Decir que es malo algo que no hemos conocido es la más frívola de las cobardías. Pero sufre aun más la memoria de quienes nos precedieron en el viaje, y hoy nos han hecho sonreír.

Gracias, repitió Magris, al conocer el final del camino. Que aquel Danubio que fue su viaje sea el nuestro, allá donde vayamos. Gracias.

Ulises y Penélope

Desde que hace años me convertí en habitual de andenes y carreteras, descubrí en piel ajena que siempre es más duro quedarse que irse. El dolor del desgarro es mayor que el de la marcha. Para el que se queda, una parte de sí mismo se le desprende del cuerpo. Por eso es tan difícil para el hombre la convivencia con la ausencia.

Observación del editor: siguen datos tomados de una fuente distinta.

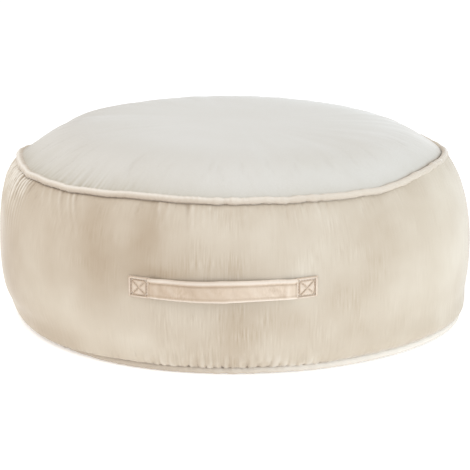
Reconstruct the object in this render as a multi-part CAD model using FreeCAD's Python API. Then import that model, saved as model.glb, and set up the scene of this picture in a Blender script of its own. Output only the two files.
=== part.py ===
"""Round floor cushion: a piped velvet cover with a strap handle and a rear zip, over a filled inner case.

Millimetres, +Z up. The origin is on the vertical axis, at the flat underside. The handle is on the -Y side
and the zip runs round the +Y side. Profiles are drawn as (radius, height) and turned about the Z axis.
"""
import FreeCAD, Part
import math
import os

from FreeCAD import Vector

os.makedirs("parts", exist_ok=True)

# ---- driving dimensions --------------------------------------------------------------------------
GREATEST_R = 305.0            # 24 in across
WIDEST_Z = 96.0               # height of the greatest radius
TOP_SEAM_R = 271.4            # centre of the top piping
TOP_SEAM_Z = 209.0
BOTTOM_SEAM_R = 280.6         # centre of the bottom piping
PIPING_R = 4.25
CROWN_RISE = 38.0             # crown of the top above the seam edge of the top panel
CROWN_FLAT = 218.0            # how far the nearly level middle of the top reaches
CROWN_SHOULDER = 62.0         # width of the top's rounded shoulder
UPPER_REACH = 56.0            # how far the side stays steep above and below its widest place
LOWER_REACH = 46.9
UPPER_LEAN = (16.8, -9.7)     # how the side leaves each piping, as (radius, height)
LOWER_LEAN = (13.5, 2.4)
UNDERSIDE_RISE = 22.0         # width of the underside's rounded rim

VELVET = 1.2                  # cloth thickness
LINER = 0.5
GAP = 0.3                     # air between separate pieces
TOUCH = 0.05                  # clearance between cloths that are sewn together
CORD_R = 2.5                  # cord inside the piping
ALLOWANCE = 13.0              # seam allowance, from the piping's centre
TOP_WRAP = 142.0              # directions, in degrees, from which each cloth wraps its piping
SIDE_TOP_WRAP = 287.0
SIDE_BOTTOM_WRAP = 73.0
BOTTOM_WRAP = 187.0
LAP = 8.0                     # turned-in allowance of an upright side seam
LAP_LOW = 26.0                # heights between which it lies flat
LAP_HIGH = 190.0

REAR_ARC = 150.0              # degrees of the side that are the two zipped rear pieces
ZIP_HALF_SLOT = 5.0           # half of the opening between the two rear pieces
ZIP_HEM = 12.0                # depth of the hem along the opening

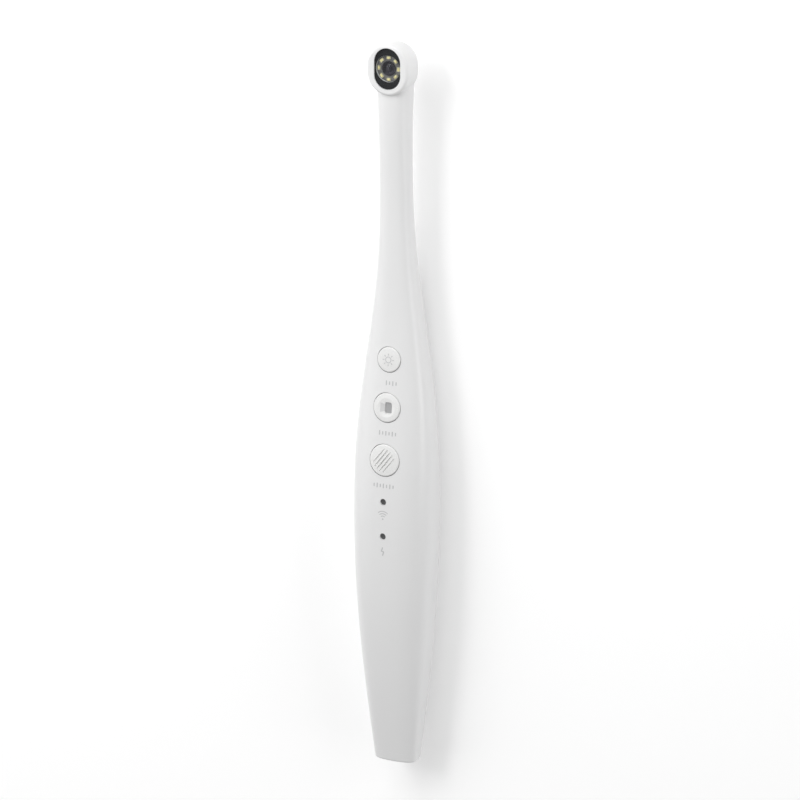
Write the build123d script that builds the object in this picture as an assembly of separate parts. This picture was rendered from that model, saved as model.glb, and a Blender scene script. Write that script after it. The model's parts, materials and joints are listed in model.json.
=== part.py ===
from build123d import *
import os
from math import cos, pi, sin

os.makedirs("parts", exist_ok=True)

# A slim wireless camera wand for looking into a mouth. All sizes are in millimetres.
# While modelling, x runs from the tail end to the tip of the head, y is the width,
# and z is the height above the plane where the two housing shells meet.
# The finished pieces are then moved so that the wand lies on its back on z = 0.

# Outline of the housing
length = 200.0
head_length = 13.8
head_width = 12.1
section_power = 2.5         # 2 is an ellipse, more is boxier
tail_half_width = 6.1
handle_half_width = 11.6
neck_half_width = 4.45
widest_at = 72.0
neck_width_from = 162.0
tail_front = 2.8            # heights of the front surface above the parting plane
handle_front = 8.1
neck_front = 3.1
front_crest_at = 58.0
neck_front_from = 146.0
tail_back = 6.5             # depths of the back surface below the parting plane
handle_back = 9.5
neck_back = 2.7
back_flat_from = 60.0       # the wand rests on this straight stretch of its back
back_flat_to = 103.0
neck_back_from = 180.0
neck_flare_width = 0.4      # the neck grows a little where it meets the head
neck_flare_from = 168.0
neck_flare_front = 1.4
head_face = 5.4             # height of the head's flat face
head_back = 2.7
face_edge_radius = 0.8
back_edge_radius = 2.6
wall = 1.3
section_step = 9.0

# Joint between the shells, and the tail cap
lip_height = 0.8
lip_gap = 0.05
lip_from = 9.0
lip_to = 176.0
cap_thickness = 2.6
cap_edge_radius = 0.7
cap_tab_length = 4.5
cap_tab_width = 5.0
cap_tab_thickness = 1.0
seat_gap = 0.1

# Window and optics in the head
window_shift = 0.3          # the window sits this much nearer the tip than the head's middle
window_length = 11.0
window_width = 7.7
window_thickness = 0.6
window_recess = 0.15
gasket_thickness = 0.25
aperture_diameter = 7.2
ledge_thickness = 0.5
led_board_diameter = 8.8
led_board_thickness = 0.5
led_count = 8
led_circle_diameter = 5.8
led_length = 1.0
led_width = 0.8
led_height = 0.4
lens_diameter = 4.0
lens_glass_diameter = 2.3
lens_glass_thickness = 0.8
lens_recess = 0.5
lens_gap = 0.1
holder_width = 6.4
holder_corner = 0.6
sensor_width = 3.6
sensor_thickness = 0.6
sensor_board_thickness = 0.7
flex_width = 4.0
flex_thickness = 0.25
flex_bend_radius = 10.0
flex_straight = 8.0

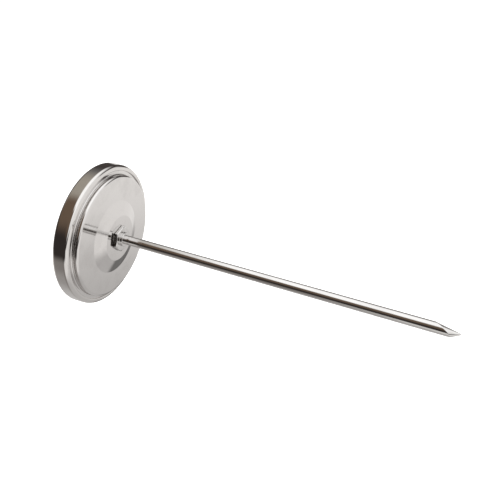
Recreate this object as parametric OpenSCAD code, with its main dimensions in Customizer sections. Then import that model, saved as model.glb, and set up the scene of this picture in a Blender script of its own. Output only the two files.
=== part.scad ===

No me acostumbro a mi nuevo papel de Penélope en Ítaca. Esperando paciente, en las rocas, enseñando la liga a los marineros mientras los mantiene a raya, por pura diversión, como perros rabiosos ante un festín de carne. Puestos a elegir prefiero el personaje de Ulises, pero sé que esto es fácil decirlo cuando estás en Ítaca, o cuando has salido de ella como Aquiles fue a Troya: buscando la gloria; llegar, luchar y matar, sabiendo que volverás triunfal o no volverás, convencido de que tu lugar es el Olimpo, no el Averno.

Conozco a quien ha hallado la felicidad más allá de nuestras fronteras. Es cierto que la emigración no tiene que ser dolor. Pero es igual de cierto que el desarraigo es el peor compañero de tragos. Tiene siempre mal beber. Acaba montando un pollo tarde o temprano, mientras el camarero intenta arrastrarlo fuera del bar. Luego llora y se purga, consciente de que tendrá que vivir otro día para luchar.

Porque al final la vida del emigrante es la del soldado. Es una batalla. Pero en una guerra de guerrillas, siempre en constantes escaramuzas, cuya victoria no sentirá en piel propia. Su néctar de los dioses lo beberá años después, viejo, retirado del campo de batalla, contemplando cómo su prole puede disfrutar de los beneficios de su lucha: acceso a la universidad, comodidades, vida digna, etc. Todo eso por lo que sus padres lucharon durante años en el campo de batalla de un país que no era el suyo, en una guerra que nunca fue la suya.